Carolina Viera, 34, always knew she would get the COVID-19 shot in the U.S. once it became available, no matter the price. She didn’t trust the Mexican government’s capacity to carry out a national vaccination plan, and as a dual citizen who has spent her entire life on the Mexican side of the border, she had options. At the end of January, Viera spent a week refreshing a score of vaccine registration sites in San Antonio, Laredo, and McAllen, Texas, to try to register her parents, both Mexican citizens only. She wasn’t holding her breath after days slipped by and slots filled up in a matter of seconds. But then she got lucky. Viera and her elderly parents all got vaccinated on Feb. 1. “If you have an open appointment system, I don’t think it’s fair to turn people away,” she said over the phone from Monterrey.
One Texas state senator, Borris Miles, said in an interview with a Houston TV station that there is no excuse for vaccine tourism: “It’s wrong. It shouldn’t happen. … We can’t let our tax dollars go to their parts of the globe.” However, vaccine tourism also brings money into the U.S. Mexicans traveling to Texas for the vaccine contribute to the local economy, same as they do when they come for other medical treatment.
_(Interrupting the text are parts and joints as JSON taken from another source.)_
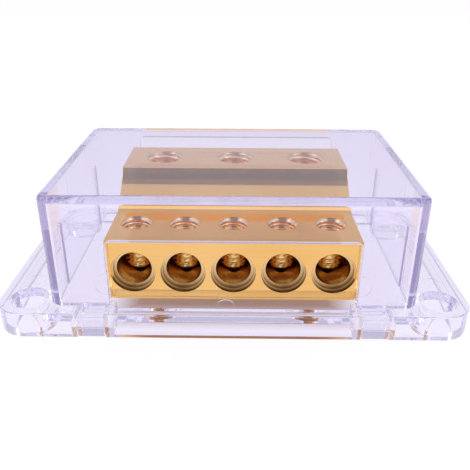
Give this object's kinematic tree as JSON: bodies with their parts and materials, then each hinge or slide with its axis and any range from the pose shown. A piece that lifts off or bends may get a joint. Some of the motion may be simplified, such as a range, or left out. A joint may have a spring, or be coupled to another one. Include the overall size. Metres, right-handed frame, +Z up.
{
  "type": "power distribution block",
  "caption": "Clear-housed power distribution block: a stepped metal bar with screw-clamped cable ports front and back, on a flat base with corner mounting holes under a lift-off cover.",
  "frame": {"origin": "centre of the underside of the base, on the surface it stands on or is screwed to", "axes": "+X along the length of the base, +Y from the small ports in front to the large ports at the back, +Z up out of the mounting surface"},
  "size_m": [0.096, 0.054, 0.0292],
  "materials": {
    "clear_base": "clear moulded plastic, polished, faint lavender tint",
    "clear_cover": "clear moulded plastic, polished, faint lavender tint",
    "plated_brass": "gold-plated, finely brushed faces and bright bores",
    "plated_screw": "gold-plated, bright",
    "brass_screw": "brass-coloured, satin"
  },
  "bodies": {
    "base": {"base": "clear_base", "terminal_bar": "plated_brass", "fixing_screw_left": "brass_screw", "fixing_screw_right": "brass_screw"},
    "cover": {"cover": "clear_cover"},
    "port_screw_1": {"port_screw_1": "plated_screw"},
    "port_screw_2": {"port_screw_2": "plated_screw"},
    "port_screw_3": {"port_screw_3": "plated_screw"},
    "port_screw_4": {"port_screw_4": "plated_screw"},
    "port_screw_5": {"port_screw_5": "plated_screw"},
    "feed_screw_1": {"feed_screw_1": "plated_screw"},
    "feed_screw_2": {"feed_screw_2": "plated_screw"},
    "feed_screw_3": {"feed_screw_3": "plated_screw"}
  },
  "joints": [
    {"name": "cover_lift", "type": "slide", "parent": "base", "child": "cover", "axis": [0, 0, 1], "range_m": [0, 0.03]},
    {"name": "port_screw_1_travel", "type": "slide", "parent": "base", "child": "port_screw_1", "axis": [0, 0, 1], "range_m": [0, 0.007]},
    {"name": "port_screw_2_travel", "type": "slide", "parent": "base", "child": "port_screw_2", "axis": [0, 0, 1], "range_m": [0, 0.007]},
    {"name": "port_screw_3_travel", "type": "slide", "parent": "base", "child": "port_screw_3", "axis": [0, 0, 1], "range_m": [0, 0.007]},
    {"name": "port_screw_4_travel", "type": "slide", "parent": "base", "child": "port_screw_4", "axis": [0, 0, 1], "range_m": [0, 0.007]},
    {"name": "port_screw_5_travel", "type": "slide", "parent": "base", "child": "port_screw_5", "axis": [0, 0, 1], "range_m": [0, 0.007]},
    {"name": "feed_screw_1_travel", "type": "slide", "parent": "base", "child": "feed_screw_1", "axis": [0, 0, 1], "range_m": [0, 0.005]},
    {"name": "feed_screw_2_travel", "type": "slide", "parent": "base", "child": "feed_screw_2", "axis": [0, 0, 1], "range_m": [0, 0.005]},
    {"name": "feed_screw_3_travel", "type": "slide", "parent": "base", "child": "feed_screw_3", "axis": [0, 0, 1], "range_m": [0, 0.005]}
  ]
}
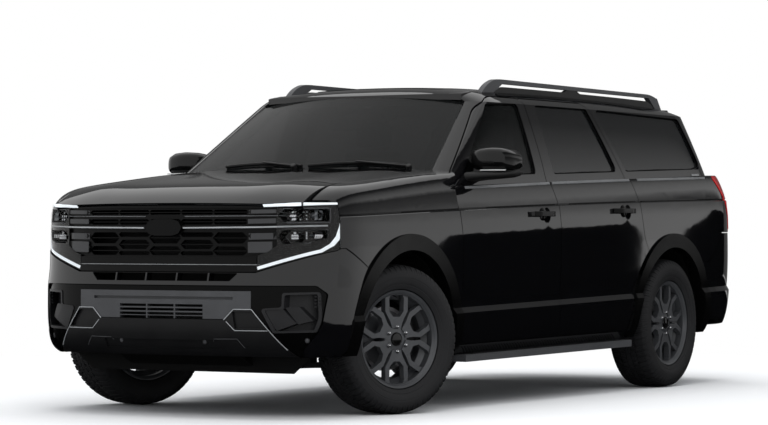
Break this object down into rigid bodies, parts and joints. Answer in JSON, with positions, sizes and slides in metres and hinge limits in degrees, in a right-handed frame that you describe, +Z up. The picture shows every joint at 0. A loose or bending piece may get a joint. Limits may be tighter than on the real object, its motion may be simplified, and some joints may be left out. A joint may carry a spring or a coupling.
{
  "type": "large three-row suv",
  "caption": "Full-size three-row SUV with hinged doors, hood and liftgate, steered front wheels, free-rolling wheels and a hollow cabin with seats.",
  "frame": {"origin": "on the ground, below the middle of the bounding box", "axes": "+Y towards the tail, +X towards the vehicle's left side, +Z up"},
  "size_m": [2.3698, 5.5512, 1.9057],
  "materials": {
    "body_paint": "gloss",
    "gloss_black": "gloss",
    "grey_trim": "satin",
    "grille_black": "satin",
    "black_plastic": "grained",
    "lamp_clear": "clear",
    "lamp_white": "frosted",
    "lamp_red": "gloss",
    "clear_glass": "polished",
    "tinted_glass": "polished",
    "chassis_metal": "satin",
    "engine_metal": "cast",
    "exhaust_steel": "brushed",
    "cabin_trim": "soft grain",
    "seat_leather": "grained",
    "wheel_grey": "satin painted",
    "tyre_rubber": "matt"
  },
  "bodies": {
    "root": {"body_side_left": "body_paint", "body_side_right": "body_paint", "bumper_mask": "gloss_black", "chassis_frame": "chassis_metal", "cowl": "black_plastic", "dashboard": "cabin_trim", "engine_block": "engine_metal", "exhaust": "exhaust_steel", "fenders": "body_paint", "floor_pan": "chassis_metal", "fog_bezels": "grey_trim", "front_bumper": "body_paint", "front_carrier": "black_plastic", "fuel_tank": "black_plastic", "grille": "grille_black", "headlamp_lenses": "lamp_clear", "headlamps": "gloss_black", "light_strips": "lamp_white", "plate_panel": "grey_trim", "quarter_glass": "tinted_glass", "rear_bumper": "body_paint", "roof_panel": "body_paint", "roof_rails": "grey_trim", "running_boards": "grey_trim", "seats": "seat_leather", "skid_plate": "grey_trim", "steering_wheel": "cabin_trim", "suspension": "chassis_metal", "tail_lamps": "lamp_red", "under_shield": "grey_trim", "wheel_arch_trims": "black_plastic", "wheel_housings": "black_plastic", "windscreen": "clear_glass"},
    "front_door_left": {"front_door_left": "body_paint", "front_door_glass_left": "clear_glass", "mirror_left": "gloss_black"},
    "front_door_right": {"front_door_right": "body_paint", "front_door_glass_right": "clear_glass", "mirror_right": "gloss_black"},
    "rear_door_left": {"rear_door_left": "body_paint", "rear_door_glass_left": "tinted_glass"},
    "rear_door_right": {"rear_door_right": "body_paint", "rear_door_glass_right": "tinted_glass"},
    "hood": {"hood": "body_paint"},
    "liftgate": {"liftgate": "body_paint", "liftgate_glass": "tinted_glass"},
    "steer_left": {"knuckle_left": "chassis_metal"},
    "steer_right": {"knuckle_right": "chassis_metal"},
    "wheel_front_left": {"wheel_front_left": "wheel_grey", "tyre_front_left": "tyre_rubber"},
    "wheel_front_right": {"wheel_front_right": "wheel_grey", "tyre_front_right": "tyre_rubber"},
    "wheel_rear_left": {"wheel_rear_left": "wheel_grey", "tyre_rear_left": "tyre_rubber"},
    "wheel_rear_right": {"wheel_rear_right": "wheel_grey", "tyre_rear_right": "tyre_rubber"}
  },
  "joints": [
    {"name": "front_door_left_hinge", "type": "hinge", "parent": "root", "child": "front_door_left", "pos_m": [1.017, -1.262, 0.8], "axis": [0, 0, -1], "range_deg": [0, 66]},
    {"name": "front_door_right_hinge", "type": "hinge", "parent": "root", "child": "front_door_right", "pos_m": [-1.017, -1.262, 0.8], "axis": [0, 0, 1], "range_deg": [0, 66]},
    {"name": "rear_door_left_hinge", "type": "hinge", "parent": "root", "child": "rear_door_left", "pos_m": [1.017, -0.07, 0.8], "axis": [0, 0, -1], "range_deg": [0, 68]},
    {"name": "rear_door_right_hinge", "type": "hinge", "parent": "root", "child": "rear_door_right", "pos_m": [-1.017, -0.07, 0.8], "axis": [0, 0, 1], "range_deg": [0, 68]},
    {"name": "hood_hinge", "type": "hinge", "parent": "root", "child": "hood", "pos_m": [0, -1.27, 1.33], "axis": [-1, 0, 0], "range_deg": [0, 50]},
    {"name": "liftgate_hinge", "type": "hinge", "parent": "root", "child": "liftgate", "pos_m": [0, 2.17, 1.8], "axis": [1, 0, 0], "range_deg": [0, 78]},
    {"name": "steer_left", "type": "hinge", "parent": "root", "child": "steer_left", "pos_m": [0.784, -1.812, 0.41], "axis": [0, 0, 1], "range_deg": [-14, 54]},
    {"name": "steer_right", "type": "hinge", "parent": "root", "child": "steer_right", "pos_m": [-0.784, -1.812, 0.41], "axis": [0, 0, 1], "range_deg": [-14, 54]},
    {"name": "wheel_front_left_spin", "type": "hinge", "parent": "steer_left", "child": "wheel_front_left", "pos_m": [0.85448, -1.83765, 0.41], "axis": [0.9397, -0.342, 0], "continuous": true},
    {"name": "wheel_front_right_spin", "type": "hinge", "parent": "steer_right", "child": "wheel_front_right", "pos_m": [-0.85448, -1.78635, 0.41], "axis": [0.9397, -0.342, 0], "continuous": true},
    {"name": "wheel_rear_left_spin", "type": "hinge", "parent": "root", "child": "wheel_rear_left", "pos_m": [0.859, 1.513, 0.41], "axis": [1, 0, 0], "continuous": true},
    {"name": "wheel_rear_right_spin", "type": "hinge", "parent": "root", "child": "wheel_rear_right", "pos_m": [-0.859, 1.513, 0.41], "axis": [1, 0, 0], "continuous": true}
  ],
  "couplings": [
    {"joint": "steer_right", "follows": "steer_left", "ratio": 1}
  ]
}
They shop, go out to eat, rent cars, pay for hotel nights—and plenty of taxes on all of the above. The practice of medical tourism precedes the COVID-19 pandemic, and it’s only natural that it will continue in a global crisis. But it’s not that simple; ethics, nationalism, and diplomacy throw this phenomenon into murky territory.
There have been global efforts to counteract inequalities in vaccine access like COVAX, an initiative led in part by the World Health Organization. It is one of the biggest international efforts to ensure that middle- and low-income countries have equal and fair access to the vaccine, asking wealthy countries to invest in vaccine development for all in exchange for doses for them as well. The U.S. under the Trump administration decided not to participate, and the move by wealthy countries to buy enough doses to vaccinate their populations several times over is so far undermining the initiative’s goal. A study by the Economist Intelligence Unit revealed that middle-income and low-income countries could take until 2024 to achieve mass immunization. Meanwhile, high-income countries continue to look after their own by making pre-purchase deals with pharma companies before the vaccines hit the market. The European Union is also looking to create an “export transparency mechanism” to ensure its right of first refusal on any vaccine manufactured within its boundaries to guarantee supply to the bloc.
Marroquin, the pilot, believes vaccine tourism is not about ethical or moral conundrums, but political shortcomings. He holds his government accountable for its deadly mishandling of the pandemic and argues that Mexicans will cross borders as a means of self-preservation even if vaccine tourism is not the solution for Mexico.
“Americans are doing the right thing by vaccinating as many people as possible,” he said, and if that includes Mexicans, so much the better.